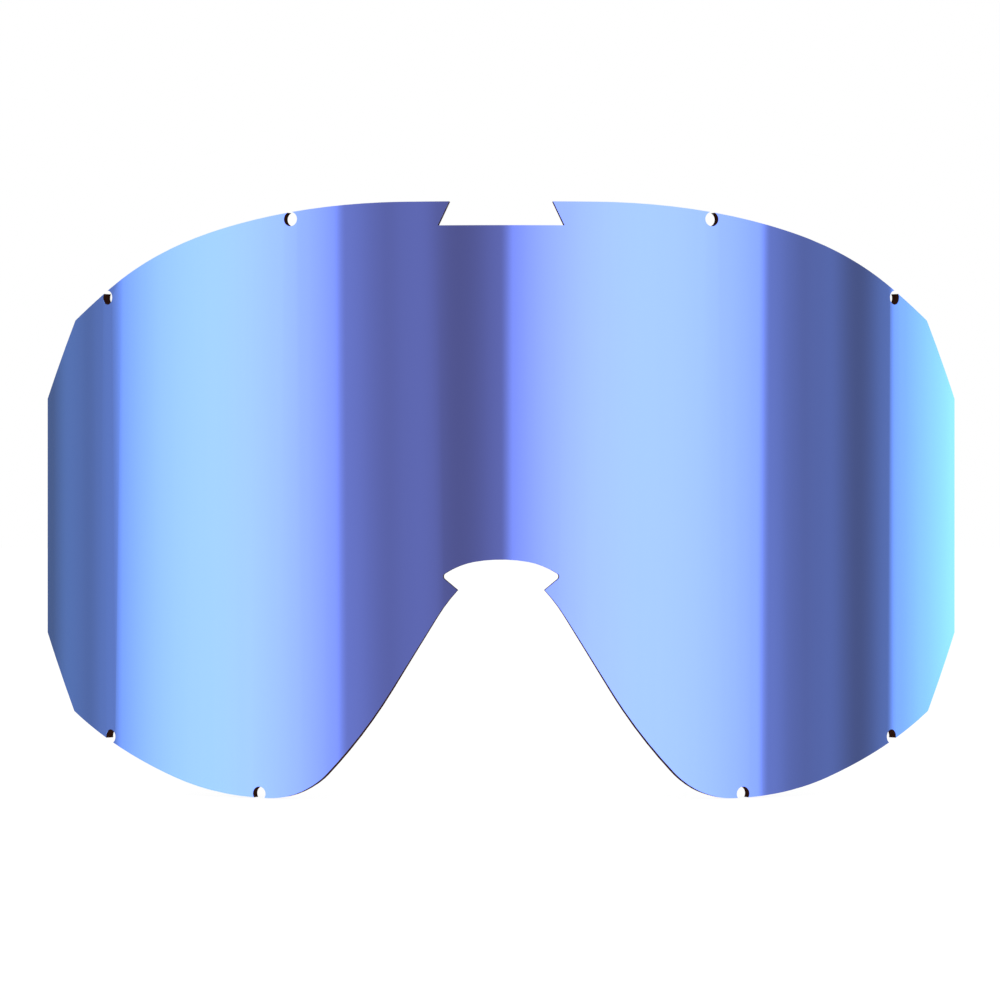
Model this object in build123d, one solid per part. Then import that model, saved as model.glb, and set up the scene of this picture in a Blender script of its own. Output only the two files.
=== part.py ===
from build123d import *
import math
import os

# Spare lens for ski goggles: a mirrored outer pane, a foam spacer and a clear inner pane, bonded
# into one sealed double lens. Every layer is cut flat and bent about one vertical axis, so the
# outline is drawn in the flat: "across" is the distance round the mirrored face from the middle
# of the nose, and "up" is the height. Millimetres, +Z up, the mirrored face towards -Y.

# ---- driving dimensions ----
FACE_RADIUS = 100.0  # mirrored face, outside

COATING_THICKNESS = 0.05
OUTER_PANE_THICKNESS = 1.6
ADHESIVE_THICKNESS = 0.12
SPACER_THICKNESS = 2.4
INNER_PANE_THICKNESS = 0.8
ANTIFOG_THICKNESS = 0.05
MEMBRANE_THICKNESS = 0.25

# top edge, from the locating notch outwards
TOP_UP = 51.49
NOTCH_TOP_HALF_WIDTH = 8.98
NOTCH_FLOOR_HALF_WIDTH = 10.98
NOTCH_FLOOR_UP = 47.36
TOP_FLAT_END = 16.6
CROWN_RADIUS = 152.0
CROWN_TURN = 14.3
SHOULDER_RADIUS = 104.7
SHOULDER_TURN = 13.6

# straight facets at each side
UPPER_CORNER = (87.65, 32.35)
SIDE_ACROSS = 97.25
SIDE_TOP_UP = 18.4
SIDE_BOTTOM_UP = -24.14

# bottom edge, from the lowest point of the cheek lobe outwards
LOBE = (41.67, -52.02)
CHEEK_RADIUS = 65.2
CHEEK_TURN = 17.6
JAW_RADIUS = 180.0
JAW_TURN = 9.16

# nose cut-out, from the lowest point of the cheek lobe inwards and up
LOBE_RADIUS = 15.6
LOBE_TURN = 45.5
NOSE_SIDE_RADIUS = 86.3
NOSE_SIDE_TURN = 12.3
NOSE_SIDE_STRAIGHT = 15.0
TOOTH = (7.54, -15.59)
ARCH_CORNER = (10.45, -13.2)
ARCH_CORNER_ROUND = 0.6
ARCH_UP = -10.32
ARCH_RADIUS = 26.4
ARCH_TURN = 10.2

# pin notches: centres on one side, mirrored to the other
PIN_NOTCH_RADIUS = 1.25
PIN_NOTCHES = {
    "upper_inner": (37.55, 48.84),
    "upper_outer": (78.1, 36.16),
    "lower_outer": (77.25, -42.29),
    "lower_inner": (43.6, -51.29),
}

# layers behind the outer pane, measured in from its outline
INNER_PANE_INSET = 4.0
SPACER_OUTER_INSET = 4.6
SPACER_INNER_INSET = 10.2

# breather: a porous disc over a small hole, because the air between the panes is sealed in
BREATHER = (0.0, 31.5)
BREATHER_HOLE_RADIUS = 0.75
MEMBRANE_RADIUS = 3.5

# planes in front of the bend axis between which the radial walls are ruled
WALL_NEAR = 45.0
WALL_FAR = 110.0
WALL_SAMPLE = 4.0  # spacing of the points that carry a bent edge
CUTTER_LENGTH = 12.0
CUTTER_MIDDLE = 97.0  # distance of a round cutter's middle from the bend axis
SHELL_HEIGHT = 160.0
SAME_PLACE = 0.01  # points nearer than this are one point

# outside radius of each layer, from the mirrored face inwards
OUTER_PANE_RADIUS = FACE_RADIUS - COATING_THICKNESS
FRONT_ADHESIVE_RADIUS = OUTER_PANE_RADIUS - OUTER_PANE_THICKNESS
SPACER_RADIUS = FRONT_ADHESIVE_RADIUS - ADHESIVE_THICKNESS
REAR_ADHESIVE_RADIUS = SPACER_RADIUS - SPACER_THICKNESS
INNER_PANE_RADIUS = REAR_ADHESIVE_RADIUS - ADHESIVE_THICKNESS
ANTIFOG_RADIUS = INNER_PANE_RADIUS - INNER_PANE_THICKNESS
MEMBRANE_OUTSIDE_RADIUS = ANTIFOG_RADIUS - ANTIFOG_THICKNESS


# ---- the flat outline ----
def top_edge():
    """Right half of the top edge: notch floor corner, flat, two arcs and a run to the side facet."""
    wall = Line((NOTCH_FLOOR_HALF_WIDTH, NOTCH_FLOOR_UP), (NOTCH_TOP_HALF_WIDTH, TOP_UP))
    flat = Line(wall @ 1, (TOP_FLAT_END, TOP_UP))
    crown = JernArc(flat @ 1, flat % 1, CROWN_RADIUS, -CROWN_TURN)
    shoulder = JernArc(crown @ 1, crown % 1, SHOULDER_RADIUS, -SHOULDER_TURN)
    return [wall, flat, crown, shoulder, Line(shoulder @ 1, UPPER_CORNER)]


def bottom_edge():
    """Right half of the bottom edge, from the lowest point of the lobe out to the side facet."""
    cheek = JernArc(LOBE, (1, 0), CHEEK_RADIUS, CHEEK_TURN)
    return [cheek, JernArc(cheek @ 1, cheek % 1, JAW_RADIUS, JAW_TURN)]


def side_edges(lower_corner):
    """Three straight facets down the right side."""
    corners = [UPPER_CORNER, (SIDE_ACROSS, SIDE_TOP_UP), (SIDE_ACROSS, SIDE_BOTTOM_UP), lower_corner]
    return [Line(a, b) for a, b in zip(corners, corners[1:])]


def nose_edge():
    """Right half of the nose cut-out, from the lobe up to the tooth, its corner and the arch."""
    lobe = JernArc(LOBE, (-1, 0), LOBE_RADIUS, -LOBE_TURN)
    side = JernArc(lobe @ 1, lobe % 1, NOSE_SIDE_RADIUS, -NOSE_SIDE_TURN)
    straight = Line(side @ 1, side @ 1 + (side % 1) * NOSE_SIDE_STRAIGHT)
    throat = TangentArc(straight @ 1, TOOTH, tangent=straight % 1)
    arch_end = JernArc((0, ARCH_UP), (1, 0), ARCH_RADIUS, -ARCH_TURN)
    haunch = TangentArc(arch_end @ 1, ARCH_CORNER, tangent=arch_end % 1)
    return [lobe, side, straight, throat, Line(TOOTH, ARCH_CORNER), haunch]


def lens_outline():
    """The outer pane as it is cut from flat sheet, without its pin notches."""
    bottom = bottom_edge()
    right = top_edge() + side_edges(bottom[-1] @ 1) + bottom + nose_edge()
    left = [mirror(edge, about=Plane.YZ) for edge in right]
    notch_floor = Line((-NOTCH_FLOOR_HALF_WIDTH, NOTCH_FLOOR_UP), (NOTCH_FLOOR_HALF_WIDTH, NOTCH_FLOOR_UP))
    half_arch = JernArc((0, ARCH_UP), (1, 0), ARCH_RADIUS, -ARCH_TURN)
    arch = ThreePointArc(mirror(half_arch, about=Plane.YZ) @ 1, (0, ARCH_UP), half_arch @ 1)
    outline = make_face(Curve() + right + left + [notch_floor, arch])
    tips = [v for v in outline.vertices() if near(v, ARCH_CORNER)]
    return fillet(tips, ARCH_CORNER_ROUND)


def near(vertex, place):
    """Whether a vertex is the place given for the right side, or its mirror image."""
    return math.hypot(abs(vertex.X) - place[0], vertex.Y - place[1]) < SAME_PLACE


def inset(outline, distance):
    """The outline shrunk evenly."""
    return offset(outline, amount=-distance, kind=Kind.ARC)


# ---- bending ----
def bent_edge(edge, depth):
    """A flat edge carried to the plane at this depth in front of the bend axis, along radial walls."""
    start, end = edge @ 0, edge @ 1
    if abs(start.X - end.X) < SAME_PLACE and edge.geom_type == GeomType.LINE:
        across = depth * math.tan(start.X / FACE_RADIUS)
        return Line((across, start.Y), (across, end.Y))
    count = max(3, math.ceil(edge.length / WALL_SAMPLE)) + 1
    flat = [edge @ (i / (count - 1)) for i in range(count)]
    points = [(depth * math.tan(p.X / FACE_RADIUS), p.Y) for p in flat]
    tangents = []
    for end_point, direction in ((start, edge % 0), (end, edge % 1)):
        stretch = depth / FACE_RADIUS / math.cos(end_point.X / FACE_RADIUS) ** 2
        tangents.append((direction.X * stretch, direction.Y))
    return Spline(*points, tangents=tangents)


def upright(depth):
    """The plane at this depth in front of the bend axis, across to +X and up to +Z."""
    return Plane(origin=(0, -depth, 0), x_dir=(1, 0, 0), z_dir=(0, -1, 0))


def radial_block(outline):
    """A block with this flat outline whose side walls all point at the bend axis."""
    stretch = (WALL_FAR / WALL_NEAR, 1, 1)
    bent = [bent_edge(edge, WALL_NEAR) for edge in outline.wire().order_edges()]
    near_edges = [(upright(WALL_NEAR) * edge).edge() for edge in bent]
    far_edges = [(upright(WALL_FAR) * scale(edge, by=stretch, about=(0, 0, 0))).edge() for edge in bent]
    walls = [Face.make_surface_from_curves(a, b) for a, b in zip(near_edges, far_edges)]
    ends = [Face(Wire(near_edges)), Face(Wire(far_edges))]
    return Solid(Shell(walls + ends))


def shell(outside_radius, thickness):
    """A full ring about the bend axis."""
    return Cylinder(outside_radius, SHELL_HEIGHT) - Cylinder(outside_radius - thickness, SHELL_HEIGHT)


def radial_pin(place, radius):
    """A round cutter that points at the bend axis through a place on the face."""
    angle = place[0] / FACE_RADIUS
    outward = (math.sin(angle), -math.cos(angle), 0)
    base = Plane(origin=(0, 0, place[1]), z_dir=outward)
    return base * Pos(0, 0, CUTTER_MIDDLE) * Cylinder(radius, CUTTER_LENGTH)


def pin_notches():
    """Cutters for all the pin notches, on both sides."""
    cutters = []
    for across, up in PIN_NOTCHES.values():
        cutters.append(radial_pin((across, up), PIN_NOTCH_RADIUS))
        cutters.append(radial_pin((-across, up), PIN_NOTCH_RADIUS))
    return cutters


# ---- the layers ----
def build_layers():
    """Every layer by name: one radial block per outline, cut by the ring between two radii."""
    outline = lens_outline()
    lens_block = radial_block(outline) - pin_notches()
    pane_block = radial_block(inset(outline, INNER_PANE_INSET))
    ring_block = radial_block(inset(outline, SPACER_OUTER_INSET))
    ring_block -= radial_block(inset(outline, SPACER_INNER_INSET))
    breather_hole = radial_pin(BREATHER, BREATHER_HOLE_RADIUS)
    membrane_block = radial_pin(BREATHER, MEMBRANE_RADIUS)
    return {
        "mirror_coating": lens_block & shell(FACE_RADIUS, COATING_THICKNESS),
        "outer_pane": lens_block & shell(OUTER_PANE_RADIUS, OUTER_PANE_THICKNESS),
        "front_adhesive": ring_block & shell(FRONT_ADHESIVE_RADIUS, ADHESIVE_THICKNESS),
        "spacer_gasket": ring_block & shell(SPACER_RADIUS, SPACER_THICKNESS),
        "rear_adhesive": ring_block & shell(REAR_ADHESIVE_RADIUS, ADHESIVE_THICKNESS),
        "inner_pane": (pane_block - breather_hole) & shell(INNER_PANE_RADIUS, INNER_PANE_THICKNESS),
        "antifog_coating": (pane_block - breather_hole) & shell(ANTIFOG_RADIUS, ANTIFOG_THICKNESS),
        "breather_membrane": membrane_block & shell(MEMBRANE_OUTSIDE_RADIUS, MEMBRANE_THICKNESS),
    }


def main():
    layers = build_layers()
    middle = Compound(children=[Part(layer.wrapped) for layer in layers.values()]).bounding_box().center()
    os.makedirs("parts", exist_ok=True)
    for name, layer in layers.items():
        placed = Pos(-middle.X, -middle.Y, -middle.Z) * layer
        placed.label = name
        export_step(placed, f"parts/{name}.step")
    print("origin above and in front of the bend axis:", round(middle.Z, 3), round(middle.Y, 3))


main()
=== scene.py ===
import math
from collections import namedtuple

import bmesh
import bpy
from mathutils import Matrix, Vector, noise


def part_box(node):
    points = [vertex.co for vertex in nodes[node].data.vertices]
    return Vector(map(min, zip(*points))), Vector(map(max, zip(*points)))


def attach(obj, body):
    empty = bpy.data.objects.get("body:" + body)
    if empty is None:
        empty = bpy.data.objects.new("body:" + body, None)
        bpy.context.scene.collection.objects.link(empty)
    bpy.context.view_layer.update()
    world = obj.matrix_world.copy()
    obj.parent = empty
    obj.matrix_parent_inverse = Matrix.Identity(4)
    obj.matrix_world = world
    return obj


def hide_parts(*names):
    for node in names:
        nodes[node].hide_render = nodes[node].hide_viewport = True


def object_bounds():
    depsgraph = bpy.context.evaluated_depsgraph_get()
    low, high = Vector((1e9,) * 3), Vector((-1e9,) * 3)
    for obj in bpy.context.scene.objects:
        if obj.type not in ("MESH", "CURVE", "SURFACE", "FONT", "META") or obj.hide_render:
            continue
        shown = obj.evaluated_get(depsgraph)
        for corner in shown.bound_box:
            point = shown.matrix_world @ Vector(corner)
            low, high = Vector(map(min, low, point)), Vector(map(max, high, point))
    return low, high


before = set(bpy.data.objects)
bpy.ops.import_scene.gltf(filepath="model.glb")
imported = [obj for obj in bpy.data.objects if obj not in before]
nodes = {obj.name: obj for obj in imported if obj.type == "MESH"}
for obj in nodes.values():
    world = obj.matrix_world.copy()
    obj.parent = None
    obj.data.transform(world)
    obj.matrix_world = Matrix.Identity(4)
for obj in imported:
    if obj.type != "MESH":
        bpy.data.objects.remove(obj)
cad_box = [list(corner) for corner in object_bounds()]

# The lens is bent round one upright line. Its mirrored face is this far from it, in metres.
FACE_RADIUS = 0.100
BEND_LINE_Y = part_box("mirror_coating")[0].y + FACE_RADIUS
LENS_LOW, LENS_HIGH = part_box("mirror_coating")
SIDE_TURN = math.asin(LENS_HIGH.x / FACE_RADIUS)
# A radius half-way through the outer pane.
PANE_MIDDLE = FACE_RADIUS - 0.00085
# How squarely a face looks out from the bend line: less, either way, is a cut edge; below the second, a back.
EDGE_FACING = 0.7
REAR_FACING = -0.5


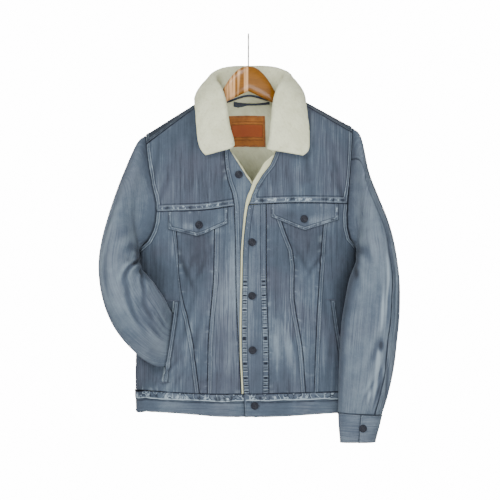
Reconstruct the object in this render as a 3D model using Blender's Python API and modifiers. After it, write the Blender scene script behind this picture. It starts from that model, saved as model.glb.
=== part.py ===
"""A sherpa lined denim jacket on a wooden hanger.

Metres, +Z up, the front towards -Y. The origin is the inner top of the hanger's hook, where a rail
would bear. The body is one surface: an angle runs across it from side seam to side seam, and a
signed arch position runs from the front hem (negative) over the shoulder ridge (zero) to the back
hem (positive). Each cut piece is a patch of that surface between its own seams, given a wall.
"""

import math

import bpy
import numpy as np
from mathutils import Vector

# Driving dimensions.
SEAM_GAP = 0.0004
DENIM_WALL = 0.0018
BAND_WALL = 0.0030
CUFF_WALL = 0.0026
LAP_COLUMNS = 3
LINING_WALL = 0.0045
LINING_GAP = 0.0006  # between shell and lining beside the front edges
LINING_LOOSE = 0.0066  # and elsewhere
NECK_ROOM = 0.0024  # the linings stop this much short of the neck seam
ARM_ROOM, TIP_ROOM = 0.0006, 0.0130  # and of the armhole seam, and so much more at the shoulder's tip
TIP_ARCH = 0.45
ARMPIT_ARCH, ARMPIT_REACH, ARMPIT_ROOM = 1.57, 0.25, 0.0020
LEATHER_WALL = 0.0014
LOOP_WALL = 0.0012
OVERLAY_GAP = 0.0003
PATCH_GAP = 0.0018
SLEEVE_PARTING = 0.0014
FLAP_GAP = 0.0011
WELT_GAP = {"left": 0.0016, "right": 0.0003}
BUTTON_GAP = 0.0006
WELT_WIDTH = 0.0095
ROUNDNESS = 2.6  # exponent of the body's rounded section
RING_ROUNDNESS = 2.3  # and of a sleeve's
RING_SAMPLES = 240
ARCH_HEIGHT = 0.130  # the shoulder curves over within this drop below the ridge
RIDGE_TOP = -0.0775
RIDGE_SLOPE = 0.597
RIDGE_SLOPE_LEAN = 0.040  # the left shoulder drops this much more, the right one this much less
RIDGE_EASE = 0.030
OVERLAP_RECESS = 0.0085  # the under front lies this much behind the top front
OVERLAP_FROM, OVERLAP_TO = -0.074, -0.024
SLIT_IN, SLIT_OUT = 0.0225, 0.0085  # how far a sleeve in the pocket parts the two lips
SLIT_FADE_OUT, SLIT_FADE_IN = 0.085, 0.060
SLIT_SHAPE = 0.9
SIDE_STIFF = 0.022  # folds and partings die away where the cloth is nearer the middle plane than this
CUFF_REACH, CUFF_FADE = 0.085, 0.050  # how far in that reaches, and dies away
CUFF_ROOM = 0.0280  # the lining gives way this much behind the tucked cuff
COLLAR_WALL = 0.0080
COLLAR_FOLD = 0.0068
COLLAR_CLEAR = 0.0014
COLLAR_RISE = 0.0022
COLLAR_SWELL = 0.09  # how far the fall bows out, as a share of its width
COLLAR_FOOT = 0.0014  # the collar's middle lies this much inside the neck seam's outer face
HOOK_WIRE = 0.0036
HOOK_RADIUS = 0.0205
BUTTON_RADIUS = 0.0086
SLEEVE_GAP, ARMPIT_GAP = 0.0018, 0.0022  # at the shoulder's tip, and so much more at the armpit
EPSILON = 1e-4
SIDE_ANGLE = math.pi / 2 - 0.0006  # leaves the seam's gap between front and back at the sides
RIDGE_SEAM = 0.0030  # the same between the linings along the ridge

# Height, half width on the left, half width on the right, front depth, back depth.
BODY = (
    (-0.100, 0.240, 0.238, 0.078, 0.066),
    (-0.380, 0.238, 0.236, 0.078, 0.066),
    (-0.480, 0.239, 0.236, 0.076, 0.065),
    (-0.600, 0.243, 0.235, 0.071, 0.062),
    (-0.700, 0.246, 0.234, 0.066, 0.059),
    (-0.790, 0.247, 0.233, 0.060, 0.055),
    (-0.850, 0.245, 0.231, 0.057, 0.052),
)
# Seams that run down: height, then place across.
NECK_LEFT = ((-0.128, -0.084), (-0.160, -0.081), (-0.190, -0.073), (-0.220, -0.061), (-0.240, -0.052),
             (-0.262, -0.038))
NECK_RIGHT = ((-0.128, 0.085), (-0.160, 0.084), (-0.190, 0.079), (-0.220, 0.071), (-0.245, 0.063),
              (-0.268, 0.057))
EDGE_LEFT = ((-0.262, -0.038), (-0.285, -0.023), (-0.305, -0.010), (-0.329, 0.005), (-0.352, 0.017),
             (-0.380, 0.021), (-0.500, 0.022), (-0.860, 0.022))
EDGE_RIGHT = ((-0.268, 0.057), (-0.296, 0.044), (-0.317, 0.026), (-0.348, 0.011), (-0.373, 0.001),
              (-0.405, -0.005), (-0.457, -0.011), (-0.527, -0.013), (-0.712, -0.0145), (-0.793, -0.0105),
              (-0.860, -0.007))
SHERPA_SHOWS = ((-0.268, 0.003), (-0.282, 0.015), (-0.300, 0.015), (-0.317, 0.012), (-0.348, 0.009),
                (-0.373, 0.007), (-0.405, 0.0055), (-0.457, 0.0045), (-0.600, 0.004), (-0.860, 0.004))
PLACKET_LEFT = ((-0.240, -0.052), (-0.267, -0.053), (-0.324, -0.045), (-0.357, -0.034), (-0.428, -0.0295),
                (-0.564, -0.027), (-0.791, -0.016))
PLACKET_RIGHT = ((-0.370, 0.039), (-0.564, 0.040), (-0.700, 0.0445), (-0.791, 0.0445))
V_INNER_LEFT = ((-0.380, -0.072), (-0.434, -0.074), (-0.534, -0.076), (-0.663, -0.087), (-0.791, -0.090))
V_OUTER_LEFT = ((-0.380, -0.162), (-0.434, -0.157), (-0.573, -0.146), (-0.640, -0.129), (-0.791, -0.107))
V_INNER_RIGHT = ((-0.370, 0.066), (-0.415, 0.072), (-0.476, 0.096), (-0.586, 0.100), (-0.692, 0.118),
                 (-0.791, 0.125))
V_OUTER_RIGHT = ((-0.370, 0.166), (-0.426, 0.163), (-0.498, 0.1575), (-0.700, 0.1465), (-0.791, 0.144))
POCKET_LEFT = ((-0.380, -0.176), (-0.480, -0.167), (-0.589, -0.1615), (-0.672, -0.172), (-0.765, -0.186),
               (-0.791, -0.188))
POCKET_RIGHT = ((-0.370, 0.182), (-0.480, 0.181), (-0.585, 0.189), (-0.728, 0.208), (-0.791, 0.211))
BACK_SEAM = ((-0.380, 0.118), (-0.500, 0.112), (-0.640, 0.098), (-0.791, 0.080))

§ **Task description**
The first line to be transcribed is the one containing "in imported if", and the last is the one containing "REAR_FACING = -0.5". Transcribe exactly those lines and nothing else.

§ **Exercise response**
nodes = {obj.name: obj for obj in imported if obj.type == "MESH"}
for obj in nodes.values():
    world = obj.matrix_world.copy()
    obj.parent = None
    obj.data.transform(world)
    obj.matrix_world = Matrix.Identity(4)
for obj in imported:
    if obj.type != "MESH":
        bpy.data.objects.remove(obj)
cad_box = [list(corner) for corner in object_bounds()]

# The lens is bent round one upright line. Its mirrored face is this far from it, in metres.
FACE_RADIUS = 0.100
BEND_LINE_Y = part_box("mirror_coating")[0].y + FACE_RADIUS
LENS_LOW, LENS_HIGH = part_box("mirror_coating")
SIDE_TURN = math.asin(LENS_HIGH.x / FACE_RADIUS)
# A radius half-way through the outer pane.
PANE_MIDDLE = FACE_RADIUS - 0.00085
# How squarely a face looks out from the bend line: less, either way, is a cut edge; below the second, a back.
EDGE_FACING = 0.7
REAR_FACING = -0.5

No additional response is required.